The centerpiece of the performance, however, was a magnificent display by the WNO chorus. They were kept under a pretty tight rein for most of the time by Chorus Master Stephen Harris, who had them holding back enough in reserve that when they unleashed the full fortissimo the dramatic effect was truly thrilling. Little surprise that they got such warm applause at the end; I thought they were magnificent.

The one thing I wasn’t sure about before the concert started was whether and to what extent the folk at St David’s Hall would observe the tradition of standing during the Hallelujah Chorus. I’ve never been sure how widespread this practice was; it was definitely accepted (and indeed expected) way back when in the City Hall, Newcastle, but I fear many in the rest of the UK think of us Geordies as uncivilised rabble and for all I knew the posher parts of England might have abandoned this quaint practice decades ago.
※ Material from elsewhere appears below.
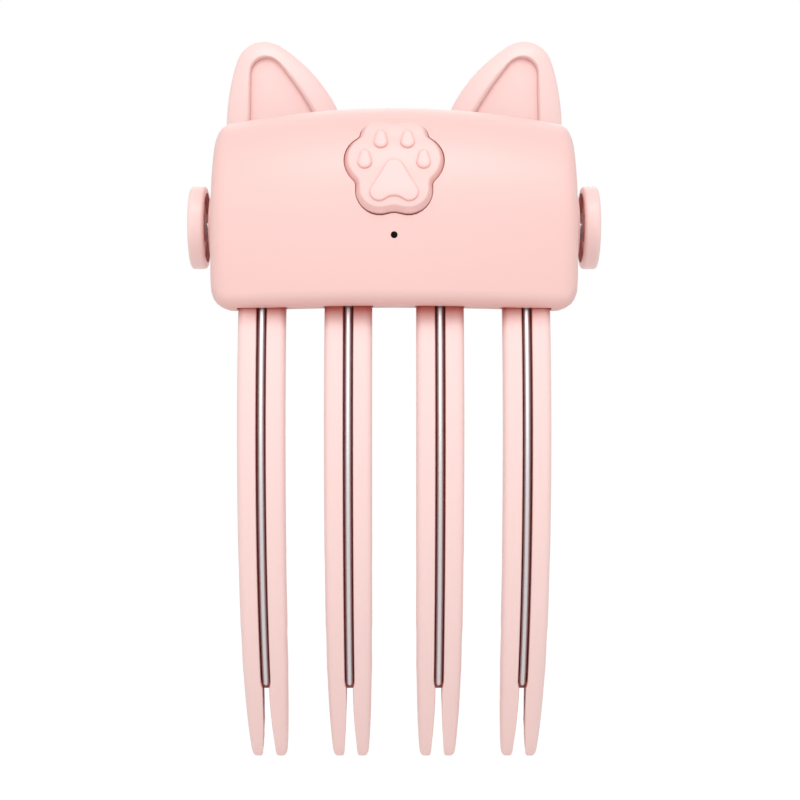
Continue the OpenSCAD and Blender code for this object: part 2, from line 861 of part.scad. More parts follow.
module rear_jaw() {
    color(pink)
    difference() {
        union() {
            across(jaw_half_w) {
                capsule(lever_foot, [0, 0], lever_t);
                capsule([0, 0], lever_knee, lever_t);
                circle(d = barrel_d);
            }
            translate([-half_w, ear_y - lever_t / 2, ear_foot_z])
                cube([2 * half_w, lever_t, 7]);
            ear();
            mirror([1, 0, 0])
                ear();
            for (x = tooth_xs)
                translate([x, 0, 0]) {
                    across(tooth_w / 2)
                        capsule(lever_foot, tooth_root, rear_tooth_t);
                    tooth(rear_face_r, rear_tooth_t, slot_w, tooth_root_z - 1, tooth_root_z);
                }
        }
        rotate([0, 90, 0])
            cylinder(r = pin_r + push_gap, h = 3 * housing_w, center = true);
        translate([-spring_room / 2, -5, -4.2])
            cube([spring_room, 12, 10.7]);
    }
}

knob_x = half_w + boss_h + knob_gap;
pin_seat = 2.2;

module hinge_pin() {
    color(steel)
    rotate([0, 90, 0])
        cylinder(r = pin_r, h = 2 * (knob_x + pin_seat - 0.1), center = true);
}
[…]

Cardiff is actually a bit like Newcastle in some ways, but the tradition of music making is much stronger here in Wales. On the other hand -as one of my former colleagues from London days warned me when he heard I’d decided to move here – Cardiff is also a bit old-fashioned. I know what he meant, and I think he was right, but I don’t think it’s at all the worse for being so.
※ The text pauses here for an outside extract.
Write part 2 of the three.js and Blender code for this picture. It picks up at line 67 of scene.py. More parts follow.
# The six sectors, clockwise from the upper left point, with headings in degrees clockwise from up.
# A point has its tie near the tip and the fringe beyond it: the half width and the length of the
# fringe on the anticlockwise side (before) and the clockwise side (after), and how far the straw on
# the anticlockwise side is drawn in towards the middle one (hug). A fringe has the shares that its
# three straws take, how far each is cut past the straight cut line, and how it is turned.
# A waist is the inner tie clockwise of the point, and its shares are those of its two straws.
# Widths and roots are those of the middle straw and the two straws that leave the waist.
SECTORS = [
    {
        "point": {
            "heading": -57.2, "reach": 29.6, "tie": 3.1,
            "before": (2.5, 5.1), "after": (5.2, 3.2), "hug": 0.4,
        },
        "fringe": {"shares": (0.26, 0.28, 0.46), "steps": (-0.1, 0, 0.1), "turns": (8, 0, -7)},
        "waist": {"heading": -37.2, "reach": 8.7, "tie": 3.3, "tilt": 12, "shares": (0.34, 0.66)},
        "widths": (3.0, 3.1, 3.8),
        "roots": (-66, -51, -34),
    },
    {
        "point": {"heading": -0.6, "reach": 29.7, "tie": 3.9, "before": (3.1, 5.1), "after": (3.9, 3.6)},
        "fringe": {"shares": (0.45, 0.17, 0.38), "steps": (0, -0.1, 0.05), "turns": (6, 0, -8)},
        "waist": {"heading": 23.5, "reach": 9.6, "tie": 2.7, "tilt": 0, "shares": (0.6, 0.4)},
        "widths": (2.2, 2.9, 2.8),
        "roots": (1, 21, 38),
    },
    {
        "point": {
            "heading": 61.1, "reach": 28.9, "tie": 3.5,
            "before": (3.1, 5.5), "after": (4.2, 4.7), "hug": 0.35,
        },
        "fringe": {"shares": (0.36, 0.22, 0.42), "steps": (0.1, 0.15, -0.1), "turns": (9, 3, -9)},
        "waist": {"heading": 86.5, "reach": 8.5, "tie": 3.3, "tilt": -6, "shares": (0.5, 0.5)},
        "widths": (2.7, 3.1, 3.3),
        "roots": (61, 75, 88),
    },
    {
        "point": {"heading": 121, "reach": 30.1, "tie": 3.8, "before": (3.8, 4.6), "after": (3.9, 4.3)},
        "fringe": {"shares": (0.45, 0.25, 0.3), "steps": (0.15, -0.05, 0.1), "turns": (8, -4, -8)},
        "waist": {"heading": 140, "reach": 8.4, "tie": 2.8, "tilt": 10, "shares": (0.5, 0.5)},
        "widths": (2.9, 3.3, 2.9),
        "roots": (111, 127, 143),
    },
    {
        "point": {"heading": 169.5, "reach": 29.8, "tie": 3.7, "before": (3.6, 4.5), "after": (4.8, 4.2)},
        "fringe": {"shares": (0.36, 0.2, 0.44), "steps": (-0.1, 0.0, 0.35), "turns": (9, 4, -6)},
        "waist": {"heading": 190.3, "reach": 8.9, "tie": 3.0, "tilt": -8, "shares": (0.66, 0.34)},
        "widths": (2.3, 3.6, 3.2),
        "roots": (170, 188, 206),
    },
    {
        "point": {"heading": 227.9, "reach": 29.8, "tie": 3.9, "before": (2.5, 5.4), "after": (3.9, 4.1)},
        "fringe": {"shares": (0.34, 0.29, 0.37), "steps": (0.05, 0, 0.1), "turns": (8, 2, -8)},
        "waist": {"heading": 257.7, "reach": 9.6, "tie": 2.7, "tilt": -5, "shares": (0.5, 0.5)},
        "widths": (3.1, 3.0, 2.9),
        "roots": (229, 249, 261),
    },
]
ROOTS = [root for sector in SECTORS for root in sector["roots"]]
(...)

Anyway, I was delighted that, when the time came for the Hallelujah Chorus, the entire audience rose as one to its feet to hear a stunning rendition of this most majestic piece of music. It was King George II’s decision to stand in acknowledgement of Handel’s genius that initiated this ritual, and there’s a very special feeling knowing that you’re celebrating something that’s been celebrated the same way for over 250 years and is still something that’s completely exhilirating to listen to.


7 Responses to “Messiah”

  1. Yeah, Handel’s “Messiah” is awesome!

  2. telescoper Says:

    Talking about strange traditions, it’s odd that Messiah is a Christmas favourite anyway. It was clearly meant to be performed at Easter – the first performance was in April 1742 – and only a small part deals with the nativity. Not that this matters much to me!

    • Anton Garrett Says:

      Not as odd as celebrating the birth of Jesus in mid-winter, a time of year which there is considerable evidence against!

  3. Bryn Jones Says:

    I recall a very nice performance of Handel’s Messiah given by the B.B.C. National Orchestra of Wales and its Chorus in St. David’s Hall close to 15 years ago. The piece ended triumphantly and the audience broke into loud applause. The applause eventually died out and, just as we made our made our way out of the building, there was a single, very loud, thunder clap.

    The tradition of the audience standing for the Hallelujah Chorus has often puzzled me. It is done in Cardiff and it is done in London, as I have experienced. But is it done more widely than just Britain? A former Nottingham colleague of Peter and myself performed Messiah with his choir in Copenhagen a year or two ago. I therefore asked him whether the audience stood for the Hallelujah Chorus in Denmark. He told me that the conductor gesticulated for the audience to stand immediately before the Chorus. So it is not just a British practice.

    • telescoper Says:

      Interesting to hear that standing is expected in Denmark, although strange that the conductor has to request it. The conductor last night made no gesture, but everyone stood up immediately the previous section had ended.

  4. Anton Garrett Says:

    “Cardiff is actually a bit like Newcastle in some ways”

    Like it’s hard for English people from Manchester southward to understand the language…

    • telescoper Says:


      But I think it’s more to do with their proximity to coal mining and heavy industry, their historically important ports and nearness to the sea, and that they’re both just a few miles away from wonderful countryside that most English people don’t know anything about.